Using the data below, copy every line that contains the word "this".

CAD and scene scripts:

------------------------

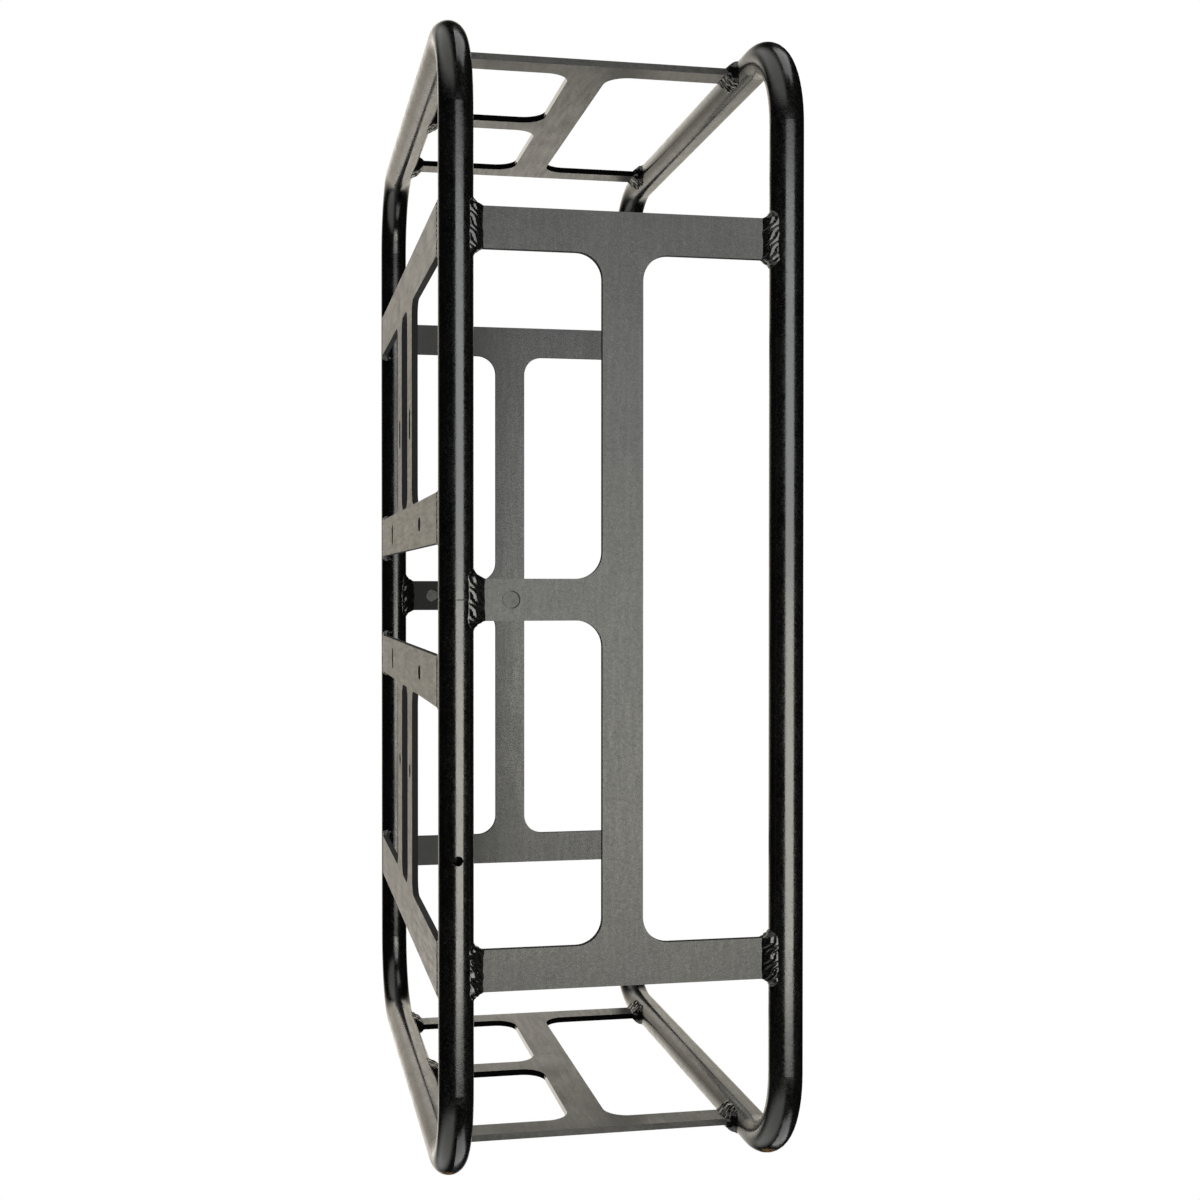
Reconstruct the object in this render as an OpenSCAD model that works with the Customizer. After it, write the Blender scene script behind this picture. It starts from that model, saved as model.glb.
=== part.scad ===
// Rigid carrier basket: two bent tube rings joined by laser-cut plates,
// with two slatted floor panels and a weld bead at every joint.
// +X is the length, +Y the width, +Z up. The origin is at the middle of
// the underside. Front is -Y, back is +Y, left is -X and right is +X.

/* [Overall size] */
// Overall length, over the tubes
basket_l = 542; // [500:1:640]
// Overall width, over the tubes
basket_w = 336; // [300:1:400]
// Overall height, over the tubes
basket_h = 171; // [155:1:200]

/* [Ring tubes] */
// Outer diameter of the tube
tube_d = 16; // [14:0.5:18]
// Wall thickness of the tube
tube_wall = 1.5; // [1:0.1:2.5]
// Bend radius at the corners, to the tube's centreline
bend_r = 42; // [34:1:50]
// Diameter of the vent hole in each ring
vent_d = 4.5; // [3:0.5:6]
// Distance of the vent hole from the middle of the long run
vent_x = 116; // [60:1:140]
// Width of the butt seam's groove
seam_w = 0.6; // [0.4:0.1:1]
// Depth of the butt seam's groove
seam_depth = 0.3; // [0.1:0.1:0.4]

/* [Wall plates] */
// Thickness of the wall plates
plate_t = 3.2; // [2.5:0.1:4]
// Height of the middle of each spine above the underside
spine_z = 84.5; // [75:0.5:95]
// Width of each spine
spine_w = 19; // [14:0.5:24]
// Distance of a long plate's outer arms from its middle
long_arm_x = 167; // [150:1:180]
// Width of a long plate's arms
long_arm_w = 19; // [14:0.5:24]
// Distance of an end plate's outer arms from its middle
end_arm_y = 97; // [85:1:105]
// Width of an end plate's arms
end_arm_w = 14; // [10:0.5:20]
// Radius in the corners of the windows
window_r = 12; // [4:0.5:16]
// Diameter of the flush plug in a long plate's middle arm
plug_d = 8; // [5:0.5:10]
// Height of the plug above the underside
plug_z = 33; // [28:0.5:40]

/* [Floor panels] */
// Thickness of the floor panels
floor_t = 3.2; // [2.5:0.1:4]
// Distance of the inner slats from the middle
inner_slat_x = 37; // [30:1:50]
// Width of the inner slats
inner_slat_w = 23; // [18:0.5:28]
// Distance of the outer slats from the middle
outer_slat_x = 167; // [150:1:180]
// Width of the outer slats
outer_slat_w = 24; // [18:0.5:28]
// Distance of the ribs from the middle
rib_y = 28.5; // [24:0.5:40]
// Width of the ribs
rib_w = 24; // [16:0.5:28]
// Radius where a rib meets a slat
rib_r = 8; // [2:0.5:10]

/* [Fixing holes] */
// Width of every slot, and diameter of the round holes
slot_w = 7; // [5:0.5:8]
// Distance of the slots in the inner slats from the middle
slat_slot_y = 78; // [65:1:95]
// Length of the front slots, which run across the basket
front_slot_l = 11; // [9:0.5:16]
// Length of the back slots, which run along the basket
back_slot_l = 12.4; // [9:0.2:14]
// Distance of the rib holes from the middle
rib_hole_x = 92; // [80:1:110]
// Length of the slots in the left panel's ribs
rib_slot_l = 16.4; // [9:0.2:20]

/* [Weld beads] */
// Radius of the beads on the walls
bead_r = 6; // [4:0.5:7]
// How far a bead runs past the edge of its arm or slat
bead_over = 2.5; // [1:0.5:4]
// Radius of the beads on top of the slat ends
top_bead_r = 3.5; // [2.5:0.1:3.5]
// Radius of the beads under the slat ends
under_bead_r = 2.6; // [2:0.1:3]

/* [Hidden] */
$fn = 64;

tube_r = tube_d / 2;
// Half length and half width of the rings, to the tube's centreline
half_l = basket_l / 2 - tube_r;
half_w = basket_w / 2 - tube_r;
// Heights of the two rings' centrelines
floor_ring_z = tube_r;
rim_ring_z = basket_h - tube_r;
// The crown of the floor ring and the underside of the rim ring
wall_bottom = tube_d;
wall_top = basket_h - tube_d;
// Edges of the spines
spine_bottom = spine_z - spine_w / 2;
spine_top = spine_z + spine_w / 2;
// How far a wall plate's end is let into the tube before it is coped
cope = 0.5;
// How far the plug stands proud of each face of its plate
plug_proud = 0.3;
// The slats stop here, just short of the floor ring
slat_end_y = half_w - 7;
// Middle of the bead on top of a slat end, from the ring's centreline
top_bead_in = tube_r + 0.5;
// Height of the middle of the bead on top of a slat end, over the slat
top_bead_lift = 0.5;
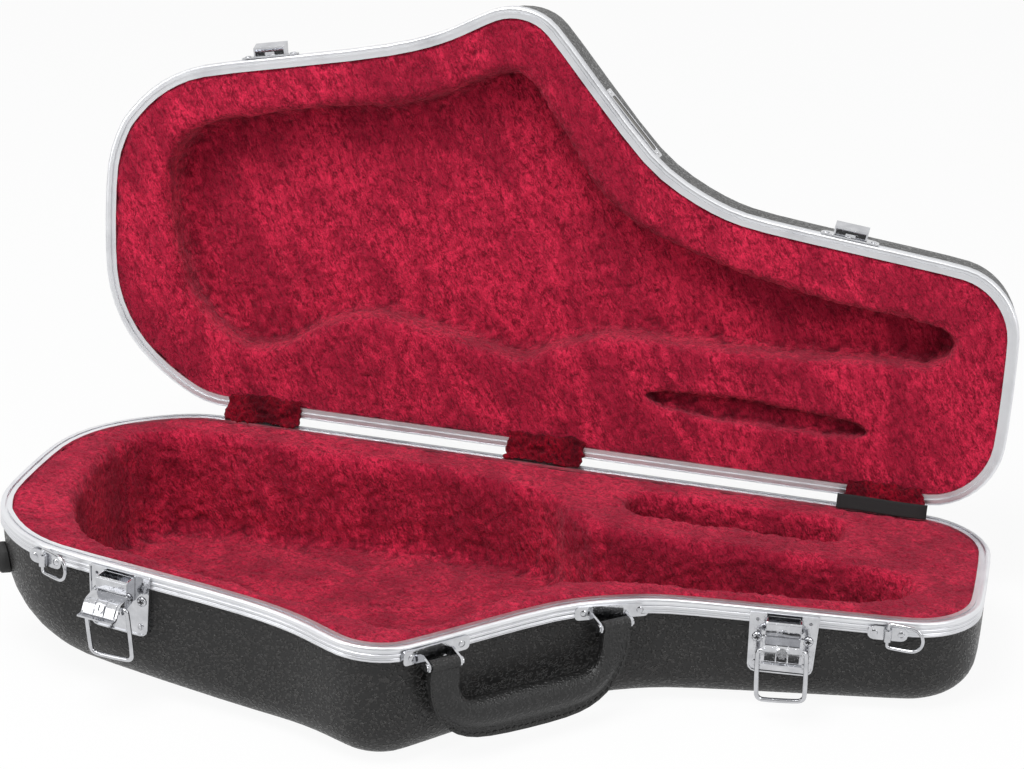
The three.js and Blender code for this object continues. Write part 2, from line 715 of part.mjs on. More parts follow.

------------------------

Solution:
Reconstruct the object in this render as an OpenSCAD model that works with the Customizer. After it, write the Blender scene script behind this picture. It starts from that model, saved as model.glb.
The three.js and Blender code for this object continues. Write part 2, from line 715 of part.mjs on. More parts follow.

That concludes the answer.